NCJ Number
193065
Date Published
2001
Length
7 pages
Annotation
This chapter describes several high-throughput biology database projects being conducted under the National Center for Biotechnology Information (NCBI) and involving collaboration among numerous groups
Abstract
Under the National Library of Medicine, the National Center for Biotechnology Information (NCBI) has been conducting scientific research on the input/output of several high-throughput biology projects through collaboration with numerous groups. Several high-throughput biology projects are presented. First, PubMed is a system providing access to Medline, a database of more than 10 million abstracts in biomedical literature, and linkage to online journals and factual databases. PubMed illustrates how many databases were built in the past and their strengths and weaknesses. PubMed offers rapid dissemination of information on infectious diseases. Second, GenBank is a database of gene sequences and contains over 4 billion base pairs of DNA from more than 60,000 different species. GenBank is used for computation requiring information be validated in a variety of ways. Thirdly, UniGene is a resource used in the development of a gene map that involves the clustering of partial gene sequences called expressed sequence tags (ESTs).

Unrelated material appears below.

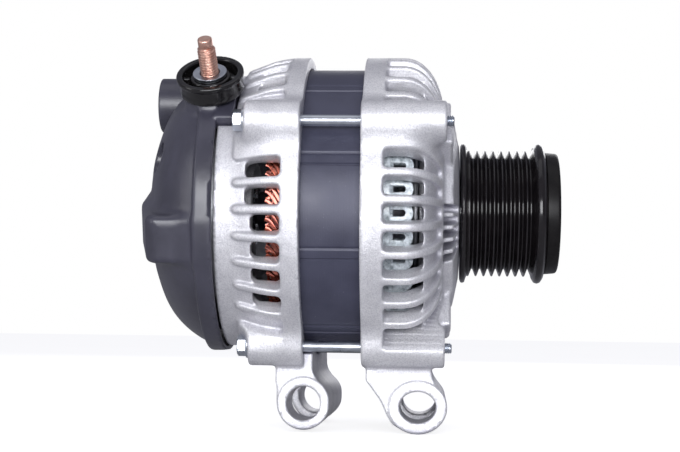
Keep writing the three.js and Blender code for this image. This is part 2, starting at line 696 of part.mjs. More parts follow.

Lastly, the Cancer Genome Anatomy Project (CGAP) developed information about reagents for deciphering the molecular anatomy of the cancer cell and provides a model for future full-length cDNA projects. The project's objective is to develop a tumor gene index of all of the genes that are involved in cancer. High-throughput biology projects are representative of database projects of the future. Its challenge is to maintain control and organization in the data collection process and preserve the system flexibility and autonomy.